▶ Work instructions: Output, please, exactly those lines of the listing that come before the line with "return float(length) *", along with that line itself.

================================

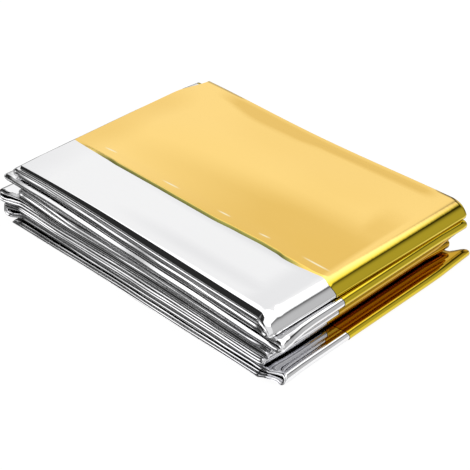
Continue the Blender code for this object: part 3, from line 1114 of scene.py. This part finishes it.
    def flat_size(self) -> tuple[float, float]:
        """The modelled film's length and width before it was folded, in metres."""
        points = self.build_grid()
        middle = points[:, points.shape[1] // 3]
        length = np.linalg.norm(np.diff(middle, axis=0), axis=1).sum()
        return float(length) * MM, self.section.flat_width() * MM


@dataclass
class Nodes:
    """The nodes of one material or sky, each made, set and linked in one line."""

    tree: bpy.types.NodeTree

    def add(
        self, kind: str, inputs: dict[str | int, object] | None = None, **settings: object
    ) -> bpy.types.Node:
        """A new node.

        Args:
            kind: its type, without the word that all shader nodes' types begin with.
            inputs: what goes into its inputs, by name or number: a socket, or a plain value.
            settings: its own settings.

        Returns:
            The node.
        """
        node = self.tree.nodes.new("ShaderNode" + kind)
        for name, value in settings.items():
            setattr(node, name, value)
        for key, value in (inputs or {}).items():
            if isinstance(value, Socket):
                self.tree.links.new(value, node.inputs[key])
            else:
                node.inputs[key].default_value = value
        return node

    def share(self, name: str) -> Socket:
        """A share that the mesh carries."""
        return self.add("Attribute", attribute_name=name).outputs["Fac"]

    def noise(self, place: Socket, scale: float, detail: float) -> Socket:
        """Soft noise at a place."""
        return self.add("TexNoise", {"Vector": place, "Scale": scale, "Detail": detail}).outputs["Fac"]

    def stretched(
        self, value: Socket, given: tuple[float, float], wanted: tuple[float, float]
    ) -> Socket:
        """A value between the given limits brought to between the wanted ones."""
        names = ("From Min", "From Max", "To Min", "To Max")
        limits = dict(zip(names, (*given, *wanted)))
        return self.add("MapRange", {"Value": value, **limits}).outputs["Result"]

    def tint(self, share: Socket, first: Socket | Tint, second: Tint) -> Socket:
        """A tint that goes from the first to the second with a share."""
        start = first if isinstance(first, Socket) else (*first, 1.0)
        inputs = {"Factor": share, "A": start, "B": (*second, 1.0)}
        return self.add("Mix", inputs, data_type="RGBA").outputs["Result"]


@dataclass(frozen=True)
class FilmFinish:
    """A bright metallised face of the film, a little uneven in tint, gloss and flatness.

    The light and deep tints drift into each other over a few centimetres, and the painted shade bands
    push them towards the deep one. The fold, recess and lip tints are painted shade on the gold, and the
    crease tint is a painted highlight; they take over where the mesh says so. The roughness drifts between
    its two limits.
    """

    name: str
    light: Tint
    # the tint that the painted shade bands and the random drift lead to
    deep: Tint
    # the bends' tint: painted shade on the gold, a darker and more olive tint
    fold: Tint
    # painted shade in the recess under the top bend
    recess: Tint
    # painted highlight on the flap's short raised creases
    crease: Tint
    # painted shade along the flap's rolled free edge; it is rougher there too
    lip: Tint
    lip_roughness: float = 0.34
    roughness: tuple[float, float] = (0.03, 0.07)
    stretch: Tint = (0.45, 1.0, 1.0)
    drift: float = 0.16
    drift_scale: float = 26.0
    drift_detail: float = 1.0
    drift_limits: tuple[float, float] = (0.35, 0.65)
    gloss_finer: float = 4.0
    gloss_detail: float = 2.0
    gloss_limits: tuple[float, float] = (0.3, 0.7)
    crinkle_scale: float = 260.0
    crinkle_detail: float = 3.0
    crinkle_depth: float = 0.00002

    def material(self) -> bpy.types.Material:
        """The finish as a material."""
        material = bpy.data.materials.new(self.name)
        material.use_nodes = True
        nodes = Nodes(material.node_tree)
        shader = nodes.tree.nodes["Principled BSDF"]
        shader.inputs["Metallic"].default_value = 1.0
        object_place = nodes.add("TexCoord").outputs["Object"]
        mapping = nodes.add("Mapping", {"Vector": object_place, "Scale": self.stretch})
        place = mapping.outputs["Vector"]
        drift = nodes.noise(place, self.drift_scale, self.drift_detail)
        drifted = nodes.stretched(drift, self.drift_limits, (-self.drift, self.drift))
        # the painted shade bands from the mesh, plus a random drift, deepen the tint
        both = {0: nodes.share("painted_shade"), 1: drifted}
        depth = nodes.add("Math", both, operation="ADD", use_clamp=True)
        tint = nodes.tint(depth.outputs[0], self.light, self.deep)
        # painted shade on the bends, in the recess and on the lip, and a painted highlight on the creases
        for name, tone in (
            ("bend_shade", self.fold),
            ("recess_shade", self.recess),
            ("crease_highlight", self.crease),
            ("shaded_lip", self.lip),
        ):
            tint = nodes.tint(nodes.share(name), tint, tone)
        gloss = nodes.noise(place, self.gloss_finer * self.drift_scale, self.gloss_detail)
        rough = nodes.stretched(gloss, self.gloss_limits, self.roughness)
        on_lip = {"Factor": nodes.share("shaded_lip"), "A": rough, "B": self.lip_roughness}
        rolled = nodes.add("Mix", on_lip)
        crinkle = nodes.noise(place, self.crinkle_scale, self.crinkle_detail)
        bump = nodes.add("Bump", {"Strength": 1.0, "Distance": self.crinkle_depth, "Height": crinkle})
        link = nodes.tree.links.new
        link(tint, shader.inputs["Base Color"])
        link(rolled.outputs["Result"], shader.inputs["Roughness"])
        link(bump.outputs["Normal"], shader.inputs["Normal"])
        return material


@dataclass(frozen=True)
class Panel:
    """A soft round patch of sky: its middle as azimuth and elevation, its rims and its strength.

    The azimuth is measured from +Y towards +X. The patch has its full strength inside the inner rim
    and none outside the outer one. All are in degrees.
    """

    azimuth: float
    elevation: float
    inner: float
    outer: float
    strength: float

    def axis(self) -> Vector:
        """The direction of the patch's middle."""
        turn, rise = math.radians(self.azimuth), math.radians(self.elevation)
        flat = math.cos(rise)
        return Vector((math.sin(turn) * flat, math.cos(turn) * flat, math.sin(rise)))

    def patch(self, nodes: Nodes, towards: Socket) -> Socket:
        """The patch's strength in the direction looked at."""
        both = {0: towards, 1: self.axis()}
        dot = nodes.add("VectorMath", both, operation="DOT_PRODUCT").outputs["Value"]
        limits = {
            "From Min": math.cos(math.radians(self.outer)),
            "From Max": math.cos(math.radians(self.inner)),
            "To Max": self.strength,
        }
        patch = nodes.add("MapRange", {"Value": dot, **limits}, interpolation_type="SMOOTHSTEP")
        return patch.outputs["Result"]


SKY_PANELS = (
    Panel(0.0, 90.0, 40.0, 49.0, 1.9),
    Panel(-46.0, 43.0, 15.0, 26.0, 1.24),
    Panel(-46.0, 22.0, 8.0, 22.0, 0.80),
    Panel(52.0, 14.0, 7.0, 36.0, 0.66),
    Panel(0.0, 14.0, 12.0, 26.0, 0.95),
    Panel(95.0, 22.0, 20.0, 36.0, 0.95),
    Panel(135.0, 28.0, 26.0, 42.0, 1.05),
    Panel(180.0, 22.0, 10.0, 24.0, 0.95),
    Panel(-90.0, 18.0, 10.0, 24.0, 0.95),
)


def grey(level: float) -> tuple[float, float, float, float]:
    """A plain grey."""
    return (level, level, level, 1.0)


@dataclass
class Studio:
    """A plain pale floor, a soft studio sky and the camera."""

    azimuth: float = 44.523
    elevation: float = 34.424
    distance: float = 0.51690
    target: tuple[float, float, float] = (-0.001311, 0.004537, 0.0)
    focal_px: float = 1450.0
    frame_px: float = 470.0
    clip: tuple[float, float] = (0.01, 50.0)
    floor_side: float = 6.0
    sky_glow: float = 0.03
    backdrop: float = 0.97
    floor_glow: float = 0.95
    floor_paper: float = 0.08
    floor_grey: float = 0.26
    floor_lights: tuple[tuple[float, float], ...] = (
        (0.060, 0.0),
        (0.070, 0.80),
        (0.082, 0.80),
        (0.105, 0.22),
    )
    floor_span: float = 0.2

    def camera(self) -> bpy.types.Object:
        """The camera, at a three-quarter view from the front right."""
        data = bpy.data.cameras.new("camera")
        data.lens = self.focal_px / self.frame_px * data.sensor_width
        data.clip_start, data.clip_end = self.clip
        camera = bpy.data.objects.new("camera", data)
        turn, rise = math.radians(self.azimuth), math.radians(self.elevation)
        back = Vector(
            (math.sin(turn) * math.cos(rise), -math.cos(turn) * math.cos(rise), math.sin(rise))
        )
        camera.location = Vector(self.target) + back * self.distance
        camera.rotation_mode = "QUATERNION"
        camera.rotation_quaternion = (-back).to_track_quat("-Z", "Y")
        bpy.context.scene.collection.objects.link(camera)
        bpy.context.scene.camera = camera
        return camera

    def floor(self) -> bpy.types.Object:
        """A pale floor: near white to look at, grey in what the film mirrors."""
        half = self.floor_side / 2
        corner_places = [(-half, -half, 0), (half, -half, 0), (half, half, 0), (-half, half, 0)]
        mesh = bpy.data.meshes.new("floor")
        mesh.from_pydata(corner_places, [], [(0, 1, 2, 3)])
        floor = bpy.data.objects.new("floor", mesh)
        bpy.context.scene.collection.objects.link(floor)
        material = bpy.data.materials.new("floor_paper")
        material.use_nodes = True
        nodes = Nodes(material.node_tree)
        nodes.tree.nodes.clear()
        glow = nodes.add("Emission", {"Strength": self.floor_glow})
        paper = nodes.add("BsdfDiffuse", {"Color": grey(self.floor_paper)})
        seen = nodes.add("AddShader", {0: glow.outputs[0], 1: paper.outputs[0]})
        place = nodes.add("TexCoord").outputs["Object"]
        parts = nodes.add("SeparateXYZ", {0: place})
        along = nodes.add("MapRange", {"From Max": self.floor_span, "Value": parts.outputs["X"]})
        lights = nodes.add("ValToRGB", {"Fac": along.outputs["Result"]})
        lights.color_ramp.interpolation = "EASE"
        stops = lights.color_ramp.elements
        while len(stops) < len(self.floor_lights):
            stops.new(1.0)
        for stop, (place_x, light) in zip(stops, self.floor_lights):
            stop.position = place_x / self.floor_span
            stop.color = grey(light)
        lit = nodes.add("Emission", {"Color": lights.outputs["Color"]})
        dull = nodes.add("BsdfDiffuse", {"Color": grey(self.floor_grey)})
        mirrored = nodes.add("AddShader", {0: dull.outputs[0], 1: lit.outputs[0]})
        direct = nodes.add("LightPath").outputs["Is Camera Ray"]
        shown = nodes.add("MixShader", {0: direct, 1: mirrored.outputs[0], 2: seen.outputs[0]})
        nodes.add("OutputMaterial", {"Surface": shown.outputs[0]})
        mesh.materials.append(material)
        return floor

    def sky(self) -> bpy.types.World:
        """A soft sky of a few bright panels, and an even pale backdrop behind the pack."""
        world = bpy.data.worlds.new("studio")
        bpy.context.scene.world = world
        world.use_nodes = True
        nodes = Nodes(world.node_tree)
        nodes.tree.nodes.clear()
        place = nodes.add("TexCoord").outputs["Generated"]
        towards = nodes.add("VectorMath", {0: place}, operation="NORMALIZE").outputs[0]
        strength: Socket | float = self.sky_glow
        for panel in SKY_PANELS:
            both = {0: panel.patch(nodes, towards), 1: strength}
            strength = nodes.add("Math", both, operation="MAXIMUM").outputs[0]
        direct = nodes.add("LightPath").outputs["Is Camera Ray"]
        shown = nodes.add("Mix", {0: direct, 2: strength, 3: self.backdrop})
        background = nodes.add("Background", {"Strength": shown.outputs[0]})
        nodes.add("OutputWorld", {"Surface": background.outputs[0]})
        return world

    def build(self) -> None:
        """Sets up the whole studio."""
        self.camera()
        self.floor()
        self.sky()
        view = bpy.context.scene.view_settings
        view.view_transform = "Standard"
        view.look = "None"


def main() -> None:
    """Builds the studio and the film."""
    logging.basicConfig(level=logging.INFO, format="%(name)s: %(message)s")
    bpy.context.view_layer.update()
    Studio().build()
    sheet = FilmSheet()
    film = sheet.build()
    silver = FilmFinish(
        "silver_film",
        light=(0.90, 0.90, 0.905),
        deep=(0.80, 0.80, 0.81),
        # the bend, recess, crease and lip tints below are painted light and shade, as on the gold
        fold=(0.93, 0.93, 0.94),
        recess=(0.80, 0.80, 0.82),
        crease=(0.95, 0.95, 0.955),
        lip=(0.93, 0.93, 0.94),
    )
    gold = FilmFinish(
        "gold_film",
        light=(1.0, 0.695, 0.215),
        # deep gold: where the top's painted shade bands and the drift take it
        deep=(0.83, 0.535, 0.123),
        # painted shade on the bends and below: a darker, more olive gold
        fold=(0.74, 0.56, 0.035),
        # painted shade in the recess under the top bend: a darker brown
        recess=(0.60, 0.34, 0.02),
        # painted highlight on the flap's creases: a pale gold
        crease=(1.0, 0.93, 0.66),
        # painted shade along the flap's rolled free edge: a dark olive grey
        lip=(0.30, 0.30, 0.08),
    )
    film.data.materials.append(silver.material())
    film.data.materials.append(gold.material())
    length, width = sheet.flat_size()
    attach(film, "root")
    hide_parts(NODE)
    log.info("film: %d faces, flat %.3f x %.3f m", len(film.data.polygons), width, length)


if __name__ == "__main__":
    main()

================================

▶ Exercise result:
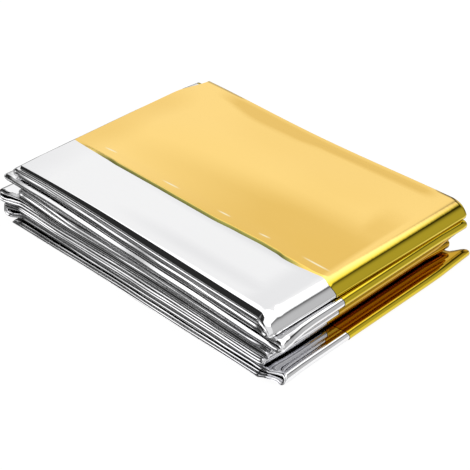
Continue the Blender code for this object: part 3, from line 1114 of scene.py. This part finishes it.
    def flat_size(self) -> tuple[float, float]:
        """The modelled film's length and width before it was folded, in metres."""
        points = self.build_grid()
        middle = points[:, points.shape[1] // 3]
        length = np.linalg.norm(np.diff(middle, axis=0), axis=1).sum()
        return float(length) * MM, self.section.flat_width() * MM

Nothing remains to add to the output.